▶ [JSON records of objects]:
-=-=-
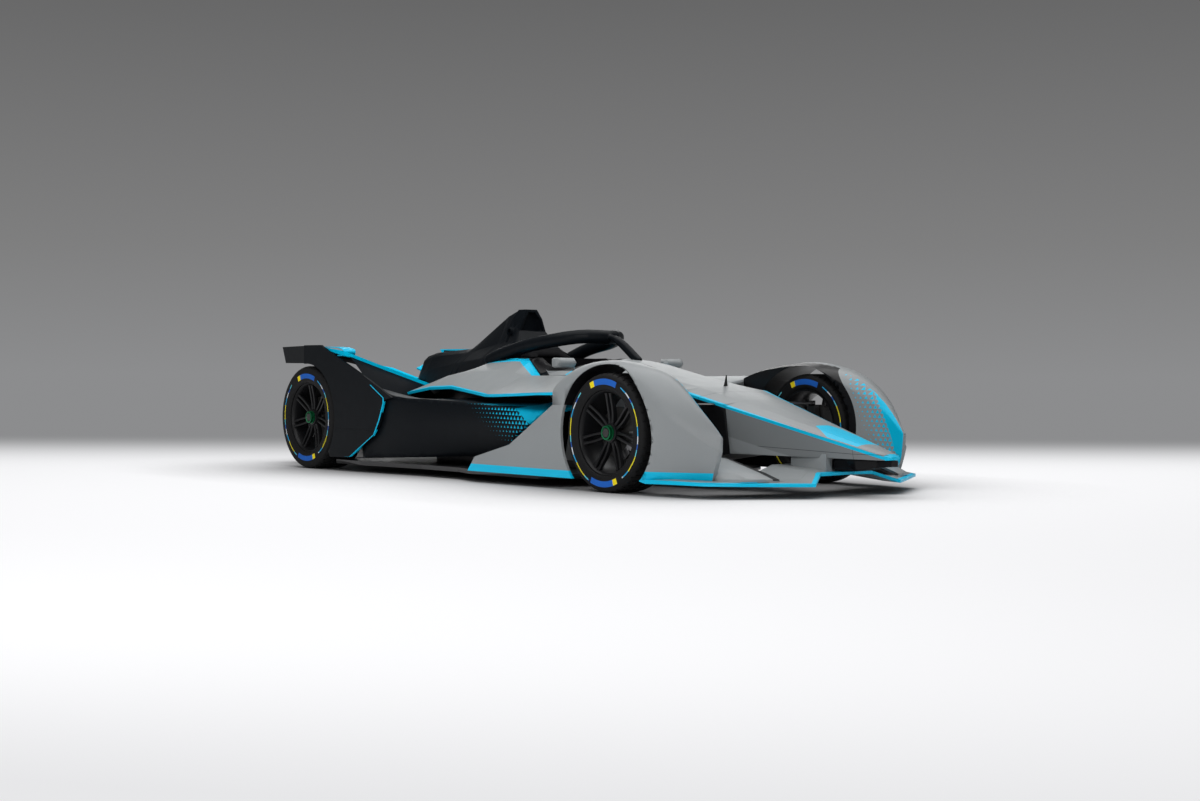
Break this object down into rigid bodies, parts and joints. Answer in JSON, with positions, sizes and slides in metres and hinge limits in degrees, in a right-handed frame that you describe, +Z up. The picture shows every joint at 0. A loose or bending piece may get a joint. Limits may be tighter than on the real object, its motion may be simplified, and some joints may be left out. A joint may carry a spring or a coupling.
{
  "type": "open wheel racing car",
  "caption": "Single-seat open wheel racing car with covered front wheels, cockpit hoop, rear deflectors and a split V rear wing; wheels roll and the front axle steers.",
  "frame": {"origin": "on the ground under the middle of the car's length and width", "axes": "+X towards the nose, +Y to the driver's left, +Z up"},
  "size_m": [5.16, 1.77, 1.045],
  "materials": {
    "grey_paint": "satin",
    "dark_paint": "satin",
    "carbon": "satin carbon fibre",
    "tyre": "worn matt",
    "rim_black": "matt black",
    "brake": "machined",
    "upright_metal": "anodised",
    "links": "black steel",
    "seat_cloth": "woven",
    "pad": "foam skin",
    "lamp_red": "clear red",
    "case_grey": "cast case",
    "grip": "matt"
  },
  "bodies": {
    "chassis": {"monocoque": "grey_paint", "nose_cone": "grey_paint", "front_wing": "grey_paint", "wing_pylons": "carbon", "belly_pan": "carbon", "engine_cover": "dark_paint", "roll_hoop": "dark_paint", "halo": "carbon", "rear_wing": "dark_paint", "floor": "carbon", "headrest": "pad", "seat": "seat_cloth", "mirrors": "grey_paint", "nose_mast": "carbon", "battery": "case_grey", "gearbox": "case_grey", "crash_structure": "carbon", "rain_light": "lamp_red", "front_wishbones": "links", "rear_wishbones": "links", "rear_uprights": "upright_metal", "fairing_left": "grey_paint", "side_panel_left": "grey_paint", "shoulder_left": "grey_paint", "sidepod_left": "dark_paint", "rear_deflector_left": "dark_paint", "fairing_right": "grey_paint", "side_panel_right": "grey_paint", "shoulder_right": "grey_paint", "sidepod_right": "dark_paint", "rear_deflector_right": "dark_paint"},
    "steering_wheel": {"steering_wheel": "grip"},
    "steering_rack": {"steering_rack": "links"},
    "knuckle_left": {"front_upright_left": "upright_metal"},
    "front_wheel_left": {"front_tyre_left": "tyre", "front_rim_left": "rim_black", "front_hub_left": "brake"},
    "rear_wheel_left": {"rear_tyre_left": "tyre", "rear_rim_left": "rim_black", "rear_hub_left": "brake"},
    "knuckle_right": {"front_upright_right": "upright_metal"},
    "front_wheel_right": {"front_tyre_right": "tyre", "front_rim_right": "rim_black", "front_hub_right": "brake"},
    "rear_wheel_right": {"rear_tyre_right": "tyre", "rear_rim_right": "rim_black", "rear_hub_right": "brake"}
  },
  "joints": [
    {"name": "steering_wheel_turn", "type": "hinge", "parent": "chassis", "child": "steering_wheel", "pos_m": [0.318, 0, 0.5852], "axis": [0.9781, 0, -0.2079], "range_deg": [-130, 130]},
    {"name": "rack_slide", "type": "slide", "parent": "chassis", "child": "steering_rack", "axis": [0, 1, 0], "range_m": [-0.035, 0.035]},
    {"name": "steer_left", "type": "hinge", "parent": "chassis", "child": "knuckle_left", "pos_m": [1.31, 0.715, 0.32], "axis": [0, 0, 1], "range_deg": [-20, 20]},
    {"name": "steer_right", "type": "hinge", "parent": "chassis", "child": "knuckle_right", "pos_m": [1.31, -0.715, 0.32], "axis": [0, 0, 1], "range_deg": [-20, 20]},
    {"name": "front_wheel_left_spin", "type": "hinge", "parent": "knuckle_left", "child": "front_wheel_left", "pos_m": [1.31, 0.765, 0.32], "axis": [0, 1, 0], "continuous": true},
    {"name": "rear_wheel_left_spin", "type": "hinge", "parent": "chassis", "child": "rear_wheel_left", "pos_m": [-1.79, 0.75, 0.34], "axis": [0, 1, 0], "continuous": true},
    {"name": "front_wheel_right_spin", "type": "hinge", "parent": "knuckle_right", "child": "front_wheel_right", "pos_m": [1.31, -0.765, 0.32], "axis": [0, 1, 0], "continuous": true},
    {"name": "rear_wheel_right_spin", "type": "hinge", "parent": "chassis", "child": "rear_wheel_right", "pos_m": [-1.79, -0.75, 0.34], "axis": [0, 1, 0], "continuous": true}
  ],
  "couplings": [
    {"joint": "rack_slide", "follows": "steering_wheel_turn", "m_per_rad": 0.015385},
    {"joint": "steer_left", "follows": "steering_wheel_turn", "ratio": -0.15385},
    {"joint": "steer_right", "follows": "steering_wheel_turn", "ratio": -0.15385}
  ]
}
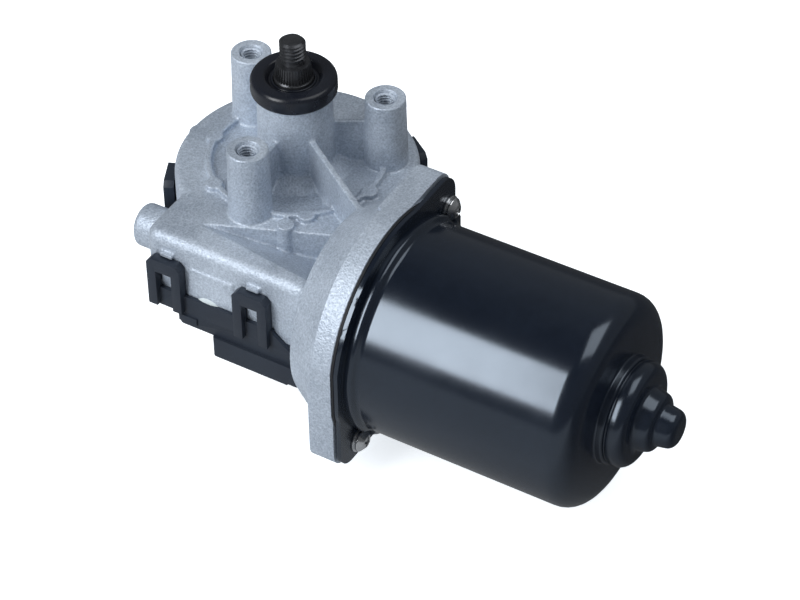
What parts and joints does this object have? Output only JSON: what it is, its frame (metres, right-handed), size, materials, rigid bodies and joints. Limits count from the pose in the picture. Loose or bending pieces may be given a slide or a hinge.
-=-=-
▶ [Work to be completed]: Locate the lines above that hold the word "parts". Show every one of them.

▶ [Reply]:
Break this object down into rigid bodies, parts and joints. Answer in JSON, with positions, sizes and slides in metres and hinge limits in degrees, in a right-handed frame that you describe, +Z up. The picture shows every joint at 0. A loose or bending piece may get a joint. Limits may be tighter than on the real object, its motion may be simplified, and some joints may be left out. A joint may carry a spring or a coupling.
What parts and joints does this object have? Output only JSON: what it is, its frame (metres, right-handed), size, materials, rigid bodies and joints. Limits count from the pose in the picture. Loose or bending pieces may be given a slide or a hinge.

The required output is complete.